Tom Clancy's Op-Center is a novel series, created by Tom Clancy and Steve Pieczenik, though the first 12 books were written by Jeff Rovin between 1995 and 2005. The four books in the series reboot from 2014 are written by Dick Couch, George Galdorisi and Jeff Rovin.

Main characters

These characters are in most or all stories from the main series:

Paul Hood: The Director of Op-Center and former Mayor of L.A.
General Mike Rodgers: Deputy Director of Op-Center and STRIKER Commander
Bob Herbert: Chief of Intelligence
Matt Stoll: In-house computer genius
Darrel McCaskey: The FBI Liaison
Lowell Coffey II: Op-Center's lawyer
Liz Gordon: Op-Center's psychologist

These characters are in the stories from the reboot series:
Chase Williams: The Director of Op-Center and a former U.S. Naval Admiral
Aaron Bleich: Geek Programmer and Data Analyst
Roger McCord: Intelligence Director
Brian Dawson: Operations Director
Jim Wright: Domestic Crisis Manager
Richard Middleton: Planning Director
Hector Rodriquez: JSOC Liaison, Retired Army Sergeant Major
Sandee Barron: Helicopter Pilot
Mike Volner: JSOC Response Team Commander
Allen Kim: FBI CIRG Team Leader

List of Op-Center Novels
The books in the Tom Clancy's Op-Center series:

National Crisis Management Center (Op-Center)
Although familiarly called "Op-Center", the actual name of the largely autonomous agency is the "National Crisis Management Center". The charter of the NCMC, or Op-Center, is unlike any other in the history of the United States. They handle both domestic and international crises. Director Paul Hood reports to the President himself, and what had started as "an information clearinghouse with SWAT capabilities" now has the singular capacity to monitor, initiate, and manage operations worldwide. The organization had its own paramilitary response team, called the Striker team, named by an Op-Center member who was a soccer fan, composed of members of the U.S. military special operations community. The series also mentioned similar organizations from England, whose response team was called Bengal, and Russia, with a team called Hammer. It is headquartered in a nondescript, two-story building located near the Naval Reserve flight line at Andrews Air Force Base that used to be a ready room, a staging area for crack flight crews. In the event of a nuclear attack, it would have been their job to evacuate key officials from Washington, D.C.

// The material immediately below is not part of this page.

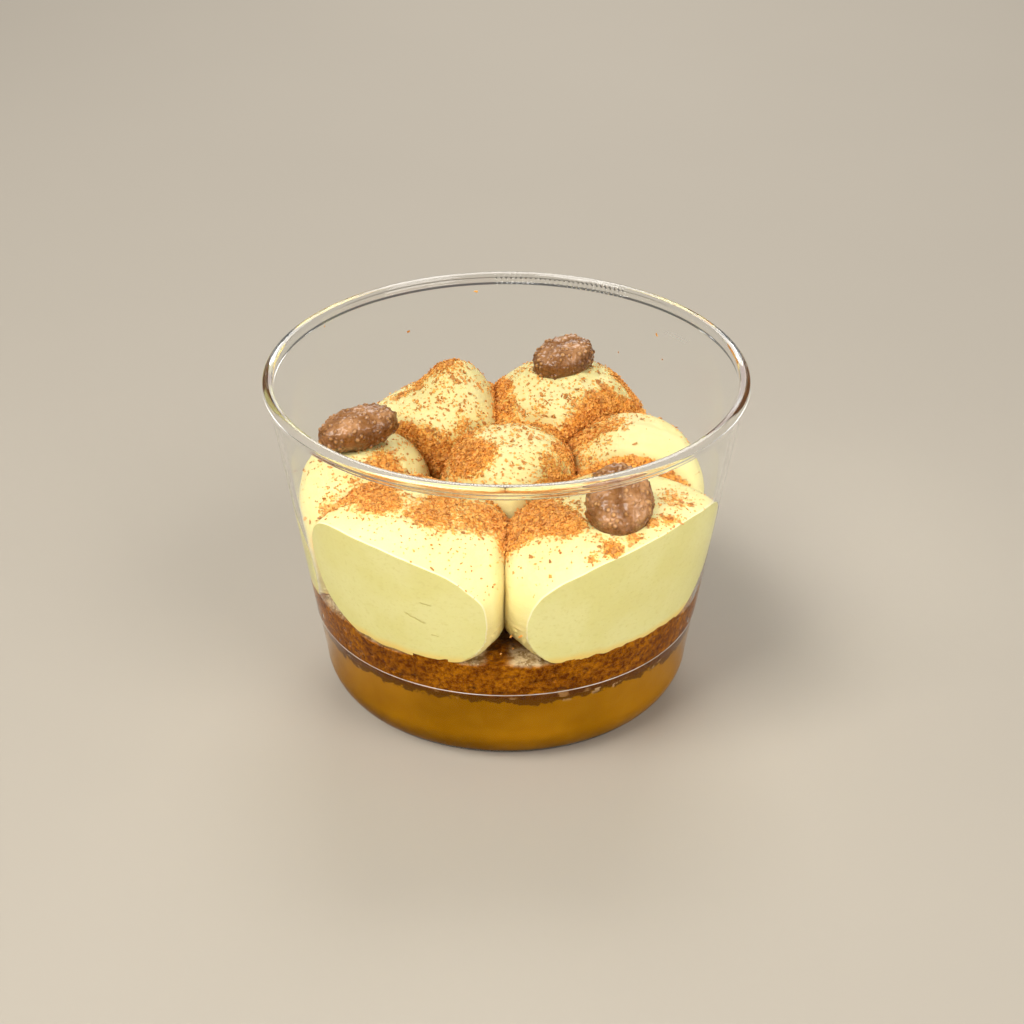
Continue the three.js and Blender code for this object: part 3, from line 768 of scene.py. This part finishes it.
def build_sponge(material):
    heights = np.linspace(CARAMEL_TOP - SPONGE_DEPTH, SPONGE_TOP + SPONGE_RISE, SPONGE_RINGS[0])
    side = list(zip(inner_radius(heights), heights))
    bottom = heights[0]
    top = heights[-1]
    edge = side[-1][0]
    top_rings = [(edge * share, top) for share in np.linspace(0.985, 0.1, SPONGE_RINGS[1])]
    profile = [(0, bottom), (side[0][0] * 0.6, bottom), *side, *top_rings, (0, top)]
    points, faces = lathe(profile, LAYER_SEGMENTS)
    radius = axis_distance(points)
    z = points[:, 2].copy()
    upper = smooth_step(z, SPONGE_TOP - 3.0, SPONGE_TOP + SPONGE_RISE)
    crumb = 0.5 * lumps(points, 2.6, 6) + 0.28 * lumps(points, 1.1, 7)
    points[:, 2] += upper * (crumb - 0.35)
    for azimuth, half_width, rise in CLIMBS:
        near = np.exp(-((turn_from(points, azimuth) / half_width) ** 2))
        points[:, 2] += upper * rise * near * smooth_step(radius, 31, 36)
    wet = np.zeros(len(points))
    for azimuth, height, half_width, half_height in WET_POCKETS:
        turn = turn_from(points, azimuth)
        far = np.hypot(turn / half_width, (points[:, 2] - height) / half_height)
        wet = np.maximum(wet, smooth_step(far + 0.35 * crumb, 1.25, 0.75))
    wet *= smooth_step(radius, 30, 35)
    on_side = radius > inner_radius(z) - SIDE_MARGIN
    keep_to_wall(points, on_side, np.interp(points[:, 2], [LINE_HEIGHT - 0.5, LINE_HEIGHT + 1], SPONGE_REACH))
    pits = smooth_step(lumps(points, 1.5, 8), 0.42, 0.6) * smooth_step(z, SPONGE_TOP - 0.8, SPONGE_TOP - 2.0)
    dent = np.where(on_side, 0.55 * pits + 0.7 * wet, 0)
    points[:, :2] *= (1 - dent / np.maximum(radius, 1))[:, None]
    low = smooth_step(z, LINE_HEIGHT - 0.2, LINE_HEIGHT - 1.4)
    make_piece(
        "soaked_sponge", points, faces, material, "sponge_layer", sharp_angle=70,
        attributes={"wet": wet, "low": low},
    )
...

According to the 2014 reboot franchise, the NCMC was eventually disbanded after the Secretary of Defense and the Director of National Intelligence managed to convince the President of the United States to shut the organization down due to the effectiveness of the US Intelligence Community and Special Forces in the War on Terror (much to the disgust of Paul Hood and Mike Rogers). Years later however, terrorists blow up several NFL stadiums across the country and leave thousands dead or mutilated. It is determined in the resulting investigation that the inability of government agencies to prevent the attacks was due to a lack of information, as well as the inability to put the pieces together in time. In response, the President executes an emergency order that reboots Op-Center for the 21st Century. Retired Admiral Chase Williams is eventually named the new director and Op-Center's new headquarters is located in the basement of the National Geospatial Intelligence Agency; as its response team, Op-Center utilizes soldiers from the Joint Special Operations Command for overseas missions and a SWAT team from the FBI's Critical Incident Response Group in order to respond to domestic emergencies.

Net Force
The third Op-Center novel, Games of State, briefly alludes to the concept of a "Net Force". This concept was later expanded into its own Net Force series, created by the same men as Op-Center but written by Steve Perry (and later cowritten with Larry Segriff). No direct connection has yet been drawn between the two series, however.

In other media

OP Center was a 1995 made-for-TV movie starring Harry Hamlin as Paul Hood, newly minted director of the "OP Center".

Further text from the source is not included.